Only the lines from the one with "Turn this picture" through the one with "import math" are to be restated, word for word, with both of them included.
═════ Data entries ═════
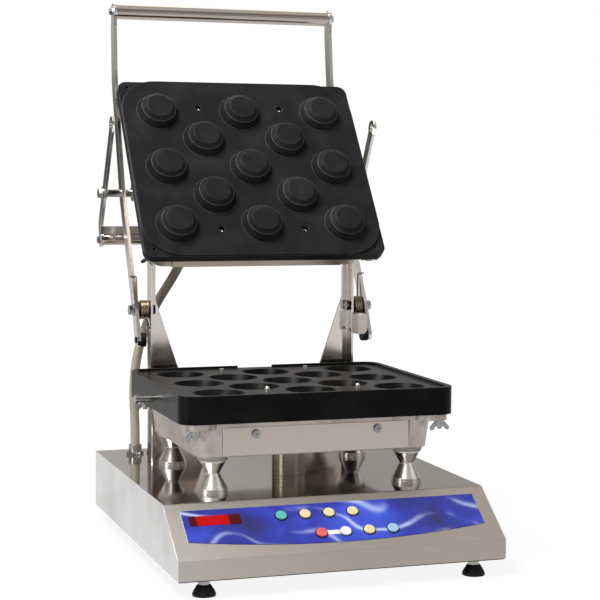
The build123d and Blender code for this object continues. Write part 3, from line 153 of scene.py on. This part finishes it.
class Tree:
    """A node tree with short calls for the nodes used here."""

    def __init__(self, tree):
        self.tree = tree

    def add(self, kind, **values):
        node = self.tree.nodes.new(kind)
        for key, value in values.items():
            setattr(node, key, value)
        return node

    def join(self, a, b):
        self.tree.links.new(a, b)

    def put(self, value, socket):
        """Give a socket a number, a colour or another node's output."""
        if isinstance(value, (int, float)):
            socket.default_value = value
        elif isinstance(value, tuple):
            socket.default_value = (*value, 1)
        else:
            self.join(value, socket)

    def axes(self, vector):
        """A vector's X, Y and Z outputs."""
        node = self.add("ShaderNodeSeparateXYZ")
        self.join(vector, node.inputs["Vector"])
        return node.outputs

    def ramp(self, value, *stops):
        node = self.add("ShaderNodeValToRGB")
        marks = node.color_ramp.elements
        while len(marks) < len(stops):
            marks.new(0.5)
        for mark, (place, colour) in zip(marks, stops):
            mark.position = place
            mark.color = (*colour, 1)
        self.join(value, node.inputs["Fac"])
        return node.outputs["Color"]

    def span(self, value, low, high, from_low=0.3, from_high=0.7):
        """A value taken from one range to another, and held inside it."""
        node = self.add("ShaderNodeMapRange")
        node.inputs["From Min"].default_value = from_low
        node.inputs["From Max"].default_value = from_high
        node.inputs["To Min"].default_value = low
        node.inputs["To Max"].default_value = high
        self.join(value, node.inputs["Value"])
        return node.outputs["Result"]

    def math(self, operation, *values):
        node = self.add("ShaderNodeMath", operation=operation)
        for value, socket in zip(values, node.inputs):
            self.put(value, socket)
        return node.outputs["Value"]

    def mix(self, factor, a, b):
        node = self.add("ShaderNodeMix", data_type="RGBA")
        for value, index in zip((factor, a, b), MIX_COLOURS):
            self.put(value, node.inputs[index])
        return node.outputs[MIX_COLOUR_OUT]

    def mix_numbers(self, factor, a, b):
        node = self.add("ShaderNodeMix", data_type="FLOAT")
        for value, index in zip((factor, a, b), MIX_NUMBERS):
            self.put(value, node.inputs[index])
        return node.outputs[MIX_NUMBER_OUT]


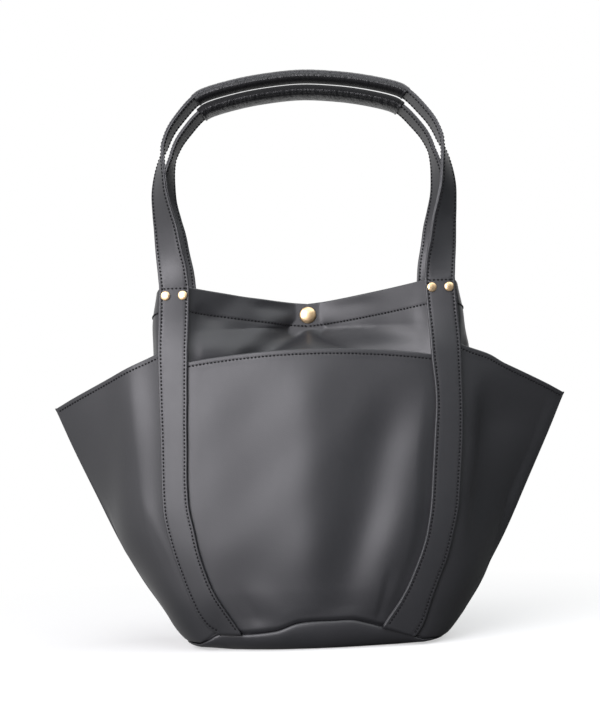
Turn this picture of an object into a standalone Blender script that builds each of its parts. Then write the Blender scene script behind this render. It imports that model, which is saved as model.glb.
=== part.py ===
"""Tote bag with an outer skirt of open pockets, four sewn straps and two wrapped handles.

Metres, +Z up, +X to the bag's right in the front view, -Y to the front.
The origin lies on the ground, under the middle of the base.
"""

import math

import bmesh
import bpy
from mathutils import Vector

# Overall sizes
MOUTH_HEIGHT = 0.318
MOUTH_DIP = 0.0144
BODY_DEPTH = 0.128
MAIN_DEPTH = 0.141
MAIN_WIDTH = 0.282
WING_SPAN = 0.455
WING_TIP_HEIGHT = 0.2155
WING_ROOT_HEIGHT = 0.262
POCKET_HEIGHT = 0.261
POCKET_ARCH = 0.008
POCKET_CROWN = 0.0095

# Base
RIM_FRONT_HEIGHT = 0.019
RIM_STRAP_HEIGHT = 0.015
RIM_SIDE_HEIGHT = 0.0125
BASE_THICKNESS = 0.0016
BASE_FLAT_SHARE = 0.75
BOARD_THICKNESS = 0.002
BOARD_SHARE = 0.72

# Sheet thicknesses
SKIRT_THICKNESS = 0.0014
MAIN_THICKNESS = 0.0013
LINING_THICKNESS = 0.0006
HEM_THICKNESS = 0.0024
HEM_HEIGHT = 0.020

# Straps
STRAP_WIDTH = 0.025
STRAP_THICKNESS = 0.003
STRAP_SPREAD = 0.238

# Handles and grips
HANDLE_RISE = 0.182
HANDLE_SPREAD = 0.2515
HANDLE_LEAN = 0.006
GRIP_HALF_LENGTH = 0.094
GRIP_WALL = 0.0013
GRIP_PAD_THICKNESS = 0.0054
GRIP_PAD_WIDTH = 0.022
GRIP_SEAM_GAP = 0.0008

# Rivets
RIVET_RADIUS = 0.004
RIVET_DOME = 0.0021
RIVET_POST_RADIUS = 0.0013
RIVET_BACK_RADIUS = 0.0036
RIVET_BACK_THICKNESS = 0.0011
RIVET_SPACING = 0.0150
RIVET_DROP = 0.006

# Snap
SNAP_RADIUS = 0.0075
SNAP_DOME = 0.0028
SNAP_DROP = 0.0112
SNAP_POST_RADIUS = 0.0015
SNAP_SOCKET_RADIUS = 0.0060
SNAP_SOCKET_BORE = 0.0025
SNAP_STUD_RADIUS = 0.0052
SNAP_STUD_BALL = 0.0018
SNAP_PLATE_THICKNESS = 0.0011
LIP_HALF_GAP = 0.0022

# Clearances
FIT = 0.0003
SEAM_GAP = 0.0005
LAYER_GAP = 0.0005
BUTT_GAP = 0.0020
LINING_GAP = 0.0022
HOLE_CLEARANCE = 0.0004
HINGE_HEIGHT = 0.0025
HINGE_RELIEF = 0.0004
CUTTER_LENGTH = 0.020
MERGE = 0.00002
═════
▶ The solution
Turn this picture of an object into a standalone Blender script that builds each of its parts. Then write the Blender scene script behind this render. It imports that model, which is saved as model.glb.
=== part.py ===
"""Tote bag with an outer skirt of open pockets, four sewn straps and two wrapped handles.

Metres, +Z up, +X to the bag's right in the front view, -Y to the front.
The origin lies on the ground, under the middle of the base.
"""

import math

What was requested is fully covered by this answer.